We harnessed our inner Viking, grabbed the paddles, and pushed our way around the island and back to the truck. Other than the one group we met on day 1, and the people on the Rock Lake access point dock when we left, we saw no one else on this trip. We were able to scope out a lot of campsites as we passed and did not need to wait our turn on any portages. I would like to return to Welcome Lake with my children in the summer, they would thoroughly enjoy the beaches, but I think the solitude we enjoy on this trip is not the norm for this part of the park.
 
I guess I will find out then.
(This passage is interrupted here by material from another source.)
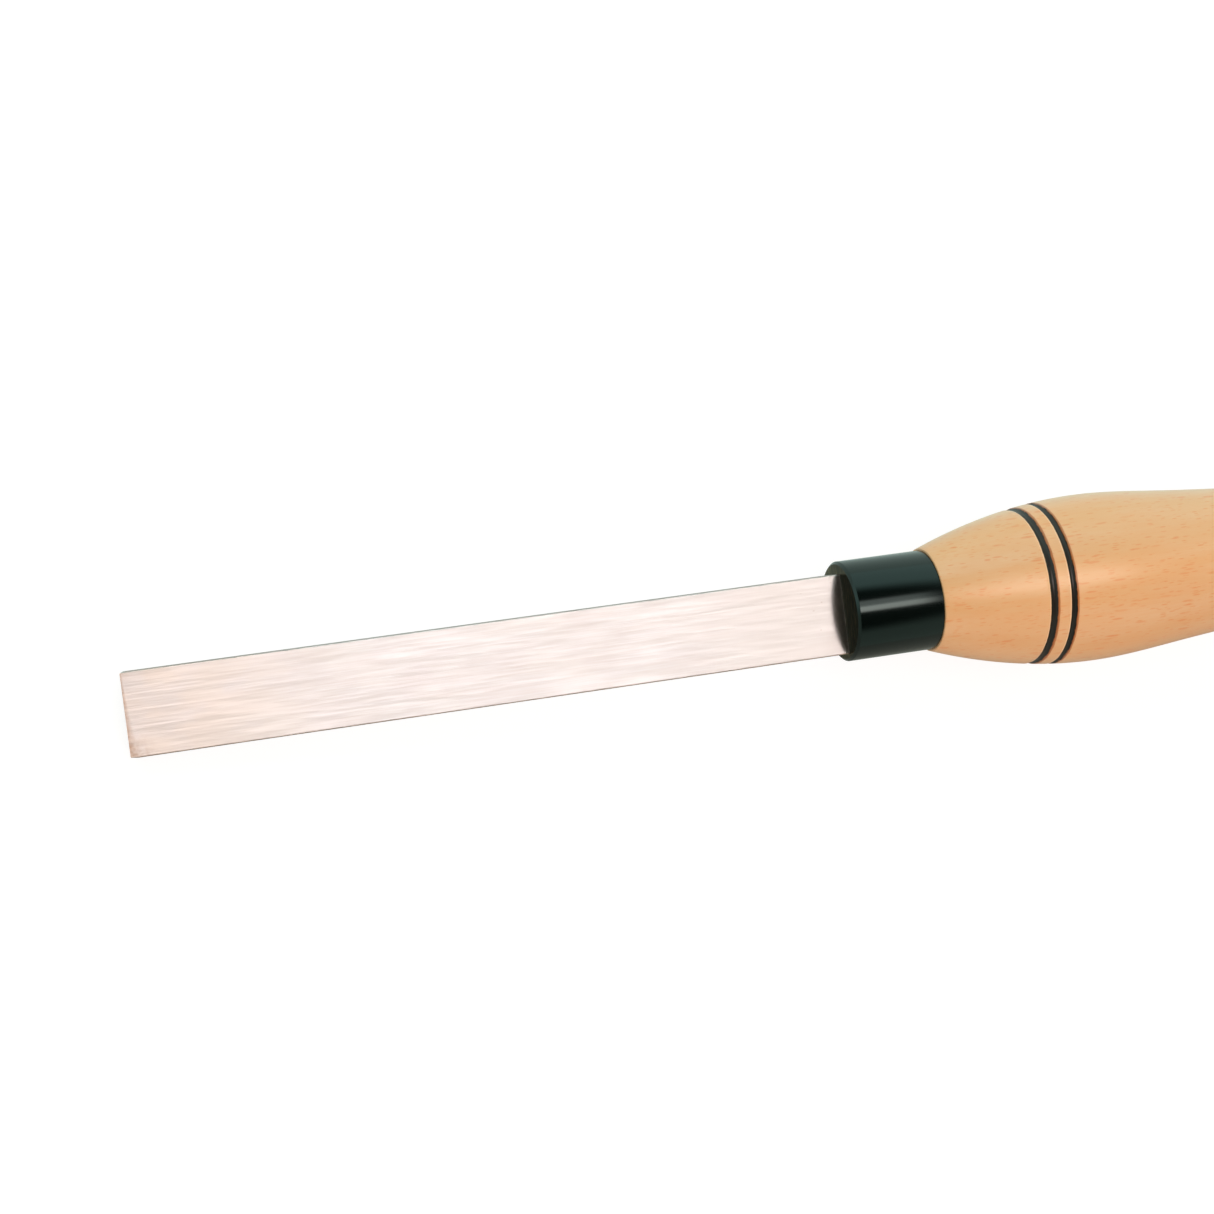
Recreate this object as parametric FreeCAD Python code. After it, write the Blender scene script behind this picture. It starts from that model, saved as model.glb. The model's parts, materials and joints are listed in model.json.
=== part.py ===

We are on to 2022, and the trip planning is well underway!

PART TWO: 




Cheers!

 

 

3/10/2022 8:10 pm  #2


Re: Rock Lake to Welcome Lake - October 2021

Enjoyed the TR Evan, thanks!  Always fun to watch some videos as I start planning out the season. 

 

3/11/2022 7:57 am  #3


Re: Rock Lake to Welcome Lake - October 2021

Great vids Evan! Some familiar shorelines and portages there. Looked a bit slippery under all that leaf-fall. And those grey skies had me shivering! 

 

3/11/2022 8:46 am  #4


Re: Rock Lake to Welcome Lake - October 2021

BarryB wrote:

Great vids Evan! Some familiar shorelines and portages there. Looked a bit slippery under all that leaf-fall. And those grey skies had me shivering! 

Those fall portages are a blessing and a curse. No real worry about overheating, and you tend to not dehydrate as fast compared to the summer. Those leaf covered roots and rocks can make it interesting though. 
Most importantly, not much traffic on them in the fall!